Print each line of the listing once more, precisely as given.

⟨

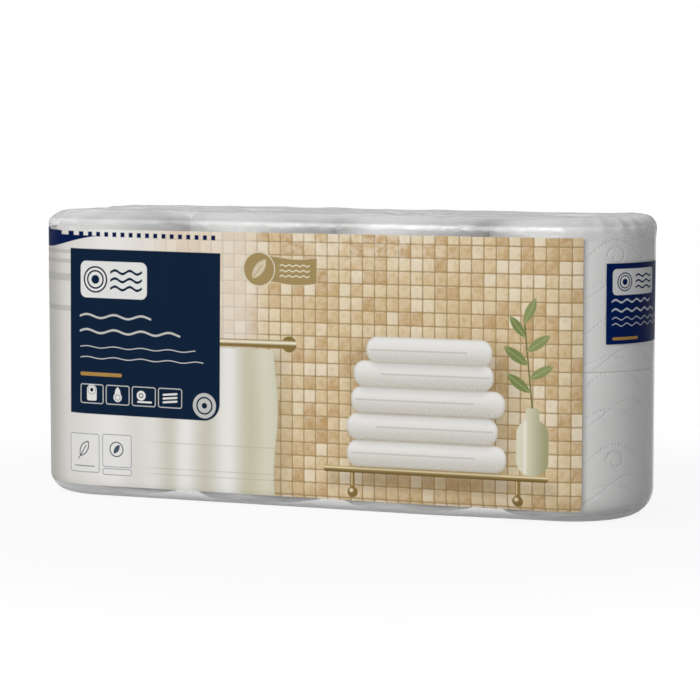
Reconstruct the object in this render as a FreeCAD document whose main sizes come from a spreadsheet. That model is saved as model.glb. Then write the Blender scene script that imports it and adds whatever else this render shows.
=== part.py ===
import FreeCAD, Part
import math
import os

import Sketcher

# Pack of eight toilet rolls: two layers of four, standing on end in one row, in a clear wrap.
# The row runs along X, the printed front faces -Y, and the pack stands on Z = 0 with its origin
# under its middle. Sizes are millimetres.

COLUMNS = 4
LAYERS = ("lower", "upper")
ROLL_FLATS = 60
CORE_FLATS = 48
PLEATS = 5
FAR = 40.0

# A rounded edge is three flats that touch its arc, so these are shares of the arc's radius.
FIRST_CUT = 2 - math.sqrt(2)
SECOND_CUT = math.tan(math.pi / 8) - math.tan(math.pi / 16)
PAPER_CUT = 0.81
CREST_ANGLES = [11.25, 33.75, 56.25, 78.75]

SIZES = [
    ("roll_dia", 109.6, "outside diameter of one roll"),
    ("roll_height", 99.0, "width of the paper, so the height of one roll"),
    ("core_bore", 43.0, "inside diameter of the cardboard core"),
    ("core_wall", 1.0, "thickness of the core"),
    ("ply_step", 0.6, "step at the loose end of the last turn"),
    ("tail_run", 16.0, "length over which the last turn comes away from the roll"),
    ("roll_gap", 0.3, "space between neighbouring rolls"),
    ("film_gap", 0.3, "space between the rolls and the wrap"),
    ("film_wall", 0.4, "thickness of the wrap"),
    ("fold_layer", 0.4, "rise of one folded layer of wrap"),
    ("top_rim", 9.0, "radius of the wrap round the top edge"),
    ("base_rim", 16.0, "radius of the wrap round the bottom edge"),
    ("flap_lap", 11.0, "how far each long flap passes the middle of the pack"),
    ("flap_corner", 8.0, "how far the flaps reach past the axis of the end roll"),
    ("flap_inset", 1.0, "flat margin between a flap and the rounded edge"),
    ("fold_line", 0.8, "width of the groove along a fold of the base"),
    ("pleat_rise", 0.8, "height of a gathered pleat"),
    ("pleat_width", 2.2, "width of a gathered pleat"),
    ("pleat_reach", 17.0, "length of a pleat over the end face"),
    ("pleat_drop", 9.0, "length of a pleat down the side"),
    ("pleat_fan", 66.0, "angle from the middle pleat of an end to its last, in degrees"),
    ("dip_width", 9.0, "width of the dip in the wrap between two rolls"),
    ("dip_reach", 13.0, "length of the dip over the end face"),
    ("dip_drop", 15.0, "length of the dip down the side"),
    ("crease_length", 70.0, "length of a crease in a long flap"),
    ("crease_width", 6.0, "width of a crease"),
    ("crease_rise", 0.9, "height of a crease"),
    ("crease_skew", 5.0, "sideways run of a crease over half its length"),
    ("seal_width", 18.0, "width of the welded lap down the back"),
]

# What several pieces share, as expressions of the sheet's sizes.
ROLL_R = "(sizes.roll_dia / 2)"
CORE_R = "(sizes.core_bore / 2 + sizes.core_wall)"
PITCH = "(sizes.roll_dia + sizes.roll_gap)"
END_X = f"({COLUMNS - 1} / 2 * {PITCH})"
INNER_R = f"({ROLL_R} + sizes.film_gap)"
OUTER_R = f"({INNER_R} + sizes.film_wall)"
INNER_BASE = "(sizes.film_wall + sizes.fold_layer)"
INNER_TOP = f"({INNER_BASE} + {len(LAYERS)} * sizes.roll_height + sizes.film_gap)"
OUTER_TOP = f"({INNER_TOP} + sizes.film_wall)"
FLAP_Y = f"({OUTER_R} - sizes.top_rim - sizes.flap_inset)"
FLAP_X = f"({END_X} + sizes.flap_corner)"

doc = FreeCAD.newDocument("toilet_roll_pack")
sheet = doc.addObject("Spreadsheet::Sheet", "sizes")


def fill_sheet():
    """Writes each driving size as a number with an alias and a note."""
    for row, (alias, value, note) in enumerate(SIZES, start=1):
        sheet.set(f"A{row}", alias)
        sheet.set(f"B{row}", str(value))
        sheet.set(f"C{row}", note)
        sheet.setAlias(f"B{row}", alias)
    doc.recompute()


def number(expression):
    """The present value of an expression of the sheet's sizes."""
    return float(sheet.evalExpression(expression.replace("sizes.", "")))


def plane(body, role):
    """One of a body's own origin planes or axes."""
    return next(item for item in body.Origin.OriginFeatures if item.Role == role)


def sketch_on(body, name, role, shift=()):
    """A sketch on an origin plane of its body, moved by expressions for its own x, y and z."""
    sketch = body.newObject("Sketcher::SketchObject", name)
    sketch.AttachmentSupport = [(plane(body, role), "")]
    sketch.MapMode = "FlatFace"
    for axis, value in zip("xyz", shift):
        sketch.setExpression(f"AttachmentOffset.Base.{axis}", value)
    sketch.Visibility = False
    return sketch


def place(sketch, geometry, end, x, y, label):
    """Fixes a point of a sketch by its two distances from the sketch's origin."""
    for axis, value in (("X", x), ("Y", y)):
        rule = Sketcher.Constraint(f"Distance{axis}", -1, 1, geometry, end, number(value))
        index = sketch.addConstraint(rule)
        name = f"{label}_{axis.lower()}"
        sketch.renameConstraint(index, name)
        sketch.setExpression(f"Constraints.{name}", value)


def polygon(sketch, corners, first="corner"):
    """Adds a closed outline of straight lines whose corners are pairs of expressions."""
    start = sketch.GeometryCount
    points = [FreeCAD.Vector(number(x), number(y), 0) for x, y in corners]
    ring = list(range(len(corners)))
    for index in ring:
        line = Part.LineSegment(points[index], points[index + 1 - len(ring)])
        sketch.addGeometry(line, False)
    for index in ring:
        follower = start + (index + 1) % len(ring)
        sketch.addConstraint(Sketcher.Constraint("Coincident", start + index, 2, follower, 1))
    for index, (x, y) in enumerate(corners):
        place(sketch, start + index, 1, x, y, f"{first}{index + 1}")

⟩

* ANSWER FOR THIS EXERCISE *
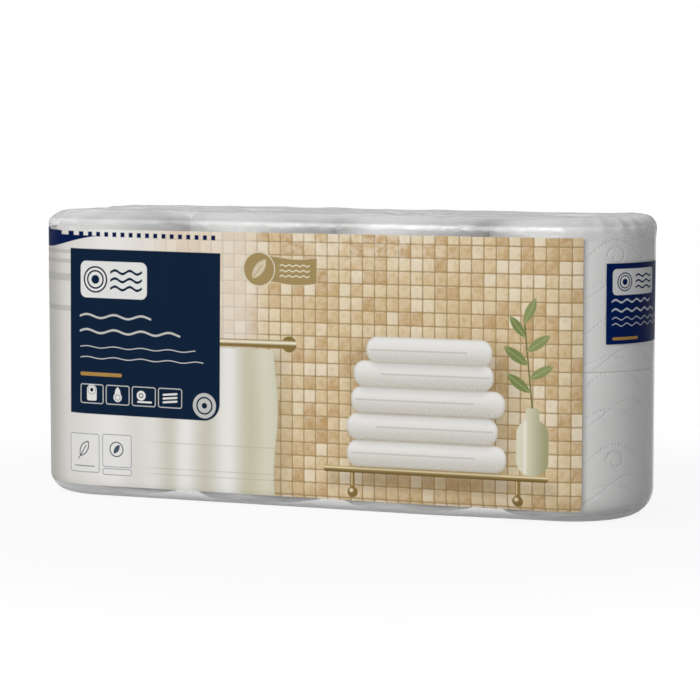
Reconstruct the object in this render as a FreeCAD document whose main sizes come from a spreadsheet. That model is saved as model.glb. Then write the Blender scene script that imports it and adds whatever else this render shows.
=== part.py ===
import FreeCAD, Part
import math
import os

import Sketcher

# Pack of eight toilet rolls: two layers of four, standing on end in one row, in a clear wrap.
# The row runs along X, the printed front faces -Y, and the pack stands on Z = 0 with its origin
# under its middle. Sizes are millimetres.

COLUMNS = 4
LAYERS = ("lower", "upper")
ROLL_FLATS = 60
CORE_FLATS = 48
PLEATS = 5
FAR = 40.0

# A rounded edge is three flats that touch its arc, so these are shares of the arc's radius.
FIRST_CUT = 2 - math.sqrt(2)
SECOND_CUT = math.tan(math.pi / 8) - math.tan(math.pi / 16)
PAPER_CUT = 0.81
CREST_ANGLES = [11.25, 33.75, 56.25, 78.75]

SIZES = [
    ("roll_dia", 109.6, "outside diameter of one roll"),
    ("roll_height", 99.0, "width of the paper, so the height of one roll"),
    ("core_bore", 43.0, "inside diameter of the cardboard core"),
    ("core_wall", 1.0, "thickness of the core"),
    ("ply_step", 0.6, "step at the loose end of the last turn"),
    ("tail_run", 16.0, "length over which the last turn comes away from the roll"),
    ("roll_gap", 0.3, "space between neighbouring rolls"),
    ("film_gap", 0.3, "space between the rolls and the wrap"),
    ("film_wall", 0.4, "thickness of the wrap"),
    ("fold_layer", 0.4, "rise of one folded layer of wrap"),
    ("top_rim", 9.0, "radius of the wrap round the top edge"),
    ("base_rim", 16.0, "radius of the wrap round the bottom edge"),
    ("flap_lap", 11.0, "how far each long flap passes the middle of the pack"),
    ("flap_corner", 8.0, "how far the flaps reach past the axis of the end roll"),
    ("flap_inset", 1.0, "flat margin between a flap and the rounded edge"),
    ("fold_line", 0.8, "width of the groove along a fold of the base"),
    ("pleat_rise", 0.8, "height of a gathered pleat"),
    ("pleat_width", 2.2, "width of a gathered pleat"),
    ("pleat_reach", 17.0, "length of a pleat over the end face"),
    ("pleat_drop", 9.0, "length of a pleat down the side"),
    ("pleat_fan", 66.0, "angle from the middle pleat of an end to its last, in degrees"),
    ("dip_width", 9.0, "width of the dip in the wrap between two rolls"),
    ("dip_reach", 13.0, "length of the dip over the end face"),
    ("dip_drop", 15.0, "length of the dip down the side"),
    ("crease_length", 70.0, "length of a crease in a long flap"),
    ("crease_width", 6.0, "width of a crease"),
    ("crease_rise", 0.9, "height of a crease"),
    ("crease_skew", 5.0, "sideways run of a crease over half its length"),
    ("seal_width", 18.0, "width of the welded lap down the back"),
]

# What several pieces share, as expressions of the sheet's sizes.
ROLL_R = "(sizes.roll_dia / 2)"
CORE_R = "(sizes.core_bore / 2 + sizes.core_wall)"
PITCH = "(sizes.roll_dia + sizes.roll_gap)"
END_X = f"({COLUMNS - 1} / 2 * {PITCH})"
INNER_R = f"({ROLL_R} + sizes.film_gap)"
OUTER_R = f"({INNER_R} + sizes.film_wall)"
INNER_BASE = "(sizes.film_wall + sizes.fold_layer)"
INNER_TOP = f"({INNER_BASE} + {len(LAYERS)} * sizes.roll_height + sizes.film_gap)"
OUTER_TOP = f"({INNER_TOP} + sizes.film_wall)"
FLAP_Y = f"({OUTER_R} - sizes.top_rim - sizes.flap_inset)"
FLAP_X = f"({END_X} + sizes.flap_corner)"

doc = FreeCAD.newDocument("toilet_roll_pack")
sheet = doc.addObject("Spreadsheet::Sheet", "sizes")


def fill_sheet():
    """Writes each driving size as a number with an alias and a note."""
    for row, (alias, value, note) in enumerate(SIZES, start=1):
        sheet.set(f"A{row}", alias)
        sheet.set(f"B{row}", str(value))
        sheet.set(f"C{row}", note)
        sheet.setAlias(f"B{row}", alias)
    doc.recompute()


def number(expression):
    """The present value of an expression of the sheet's sizes."""
    return float(sheet.evalExpression(expression.replace("sizes.", "")))


def plane(body, role):
    """One of a body's own origin planes or axes."""
    return next(item for item in body.Origin.OriginFeatures if item.Role == role)


def sketch_on(body, name, role, shift=()):
    """A sketch on an origin plane of its body, moved by expressions for its own x, y and z."""
    sketch = body.newObject("Sketcher::SketchObject", name)
    sketch.AttachmentSupport = [(plane(body, role), "")]
    sketch.MapMode = "FlatFace"
    for axis, value in zip("xyz", shift):
        sketch.setExpression(f"AttachmentOffset.Base.{axis}", value)
    sketch.Visibility = False
    return sketch


def place(sketch, geometry, end, x, y, label):
    """Fixes a point of a sketch by its two distances from the sketch's origin."""
    for axis, value in (("X", x), ("Y", y)):
        rule = Sketcher.Constraint(f"Distance{axis}", -1, 1, geometry, end, number(value))
        index = sketch.addConstraint(rule)
        name = f"{label}_{axis.lower()}"
        sketch.renameConstraint(index, name)
        sketch.setExpression(f"Constraints.{name}", value)


def polygon(sketch, corners, first="corner"):
    """Adds a closed outline of straight lines whose corners are pairs of expressions."""
    start = sketch.GeometryCount
    points = [FreeCAD.Vector(number(x), number(y), 0) for x, y in corners]
    ring = list(range(len(corners)))
    for index in ring:
        line = Part.LineSegment(points[index], points[index + 1 - len(ring)])
        sketch.addGeometry(line, False)
    for index in ring:
        follower = start + (index + 1) % len(ring)
        sketch.addConstraint(Sketcher.Constraint("Coincident", start + index, 2, follower, 1))
    for index, (x, y) in enumerate(corners):
        place(sketch, start + index, 1, x, y, f"{first}{index + 1}")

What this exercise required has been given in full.